U.S. law enforcement agencies have in fact targeted Hezbollah’s narco-terror activities. For instance, in 2011, the U.S. Treasury Department blacklisted Lebanese drug trafficker and Hezbollah supporter Ayman Joumma along with nine of his associates and nineteen businesses that made up his trafficking and money laundering operations. Joumma’s operations spanned the globe, including Panama and Colombia.[6]

There is almost no country in the Western Hemisphere that hasn’t been infested by Hezbollah, which means that their narco-trafficking is as widespread as any of the known cartels. Among the nations in which Hezbollah has operated are Argentina, Brazil, Colombia, Panama, Venezuela, Mexico, Canada, Chile, Paraguay, Curacao, Uruguay and, of course, the United States.

Hezbollah’s involvement in these activities is triply dangerous for America and its allies.
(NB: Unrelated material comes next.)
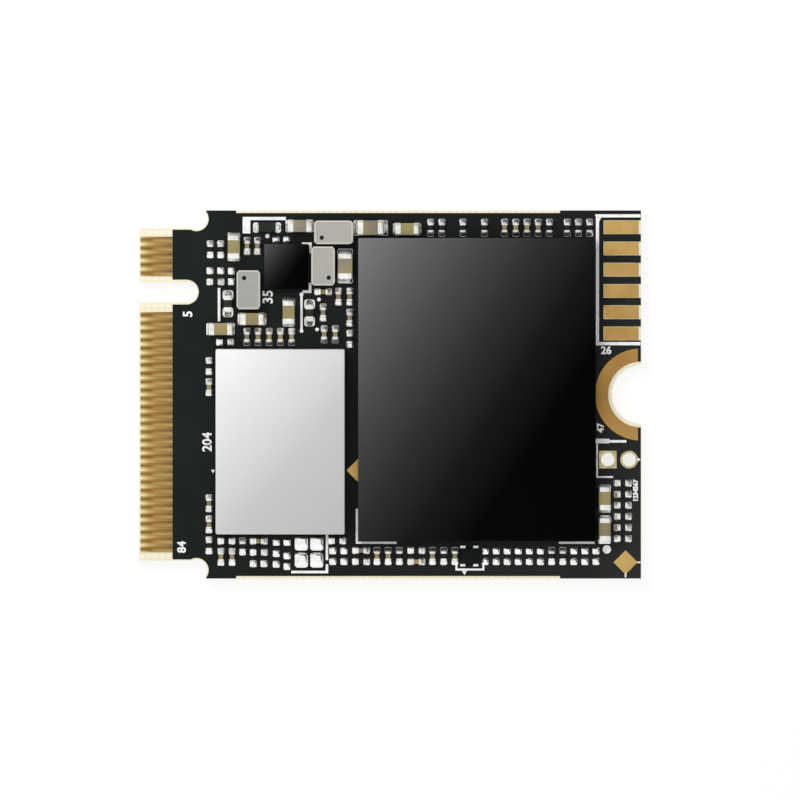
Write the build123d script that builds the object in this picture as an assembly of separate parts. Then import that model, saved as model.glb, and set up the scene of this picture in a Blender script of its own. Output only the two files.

First of all, Hezbollah’s drug smuggling and other trafficking activities allow the organization to build up tremendous wealth which it can then use to wage its brand of global jihad.

Secondly, Hezbollah’s vast network and terrorist experience poses a great danger to our law enforcement agencies in the form of weapons and methods gained from experience in terror operations in the Middle East and elsewhere.

Finally, Hezbollah’s operations in both illegal and seemingly legitimate global businesses has allowed the organization to create a footprint unrivaled in the jihadist movement. Should Hezbollah choose to go kinetic, they are capable of targeting Americans and U.S. diplomatic and military targets anywhere in the world.

[1]Hezbollah: Born With A Vengeance. By Hala Jaber. Columbia University Press, NY, NY. 1997. P. 151.

[2]Hezbollah: The Global Footprint of Lebanon’s Party of God. By Matthew Levitt. 2013, Georgetown University Press, Washington, DC. Pp. 342-344.

[3]Hezbollah: The Global Footprint of Lebanon’s Party of God, Levitt, P. 272.

[4]Hezbollah: The Global Footprint of Lebanon’s Party of God, Levitt, P. 275.

[5]Hezbollah: The Global Footprint of Lebanon’s Party of God, Levitt, P. 273.

[6]Hezbollah: The Global Footprint of Lebanon’s Party of God, Levitt, P. 274.